出典:‘Another turn of the screw’(Economist, December 19 2015-January 1 2016)
http://www.economist.com/news/business/21684147-detention-fosuns-boss-shows-even-chinas-biggest-tycoons-are-no-longer-safe

*   *   *

◆上海株暴落に“黒幕”の存在疑う習政権

 郭氏が取り調べを受けた一件の背景には、二つの要素があると思われます。

 一つは、習主席が進める腐敗撲滅運動の拡大化です。
 腐敗摘発運動は、最初は党内の「大物幹部」の摘発から始まりましたが、体制内の強い抵抗があり、それが下火となると「運動」を続けていくためには権力中枢から離れたところで摘発の範囲を広げる以外になくなりました。
 そのため、最近「金融腐敗」・「文教腐敗」といった言葉が流行ったように、政治以外の分野にまで腐敗摘発の手が及んでいるのでしょう。

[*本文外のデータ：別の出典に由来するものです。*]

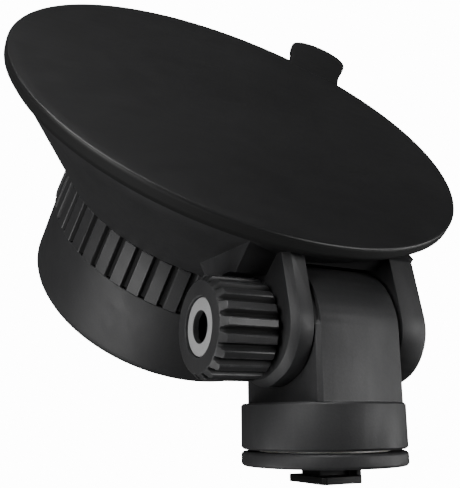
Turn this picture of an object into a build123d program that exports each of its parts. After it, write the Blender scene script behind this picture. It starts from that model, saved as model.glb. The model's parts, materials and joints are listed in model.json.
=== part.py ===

 もう一つは、いわゆる「金融腐敗」とも関連がありますが、今年の上海株暴落以来、習主席は誰かが株価を操作して暴落させることによって政権にダメージを与えようとしているのではないかと疑い、その「黒幕」を掘り出すために、特に金融部門への「腐敗摘発」に力を入れてきていますが、郭氏の取り調べはその一環であるとも考えられます。

 しかし、金融部門での腐敗摘発が行き過ぎると、逆に金融市場を不安に陥れ、経済減速に拍車をかけるリスクもありますから、習政権がどこまでやれるかは、かなり疑問です。
 現に、郭氏が拘束されてから間もなく、自由の身となって活動を再開していることも、この辺の事情の反映であると思います。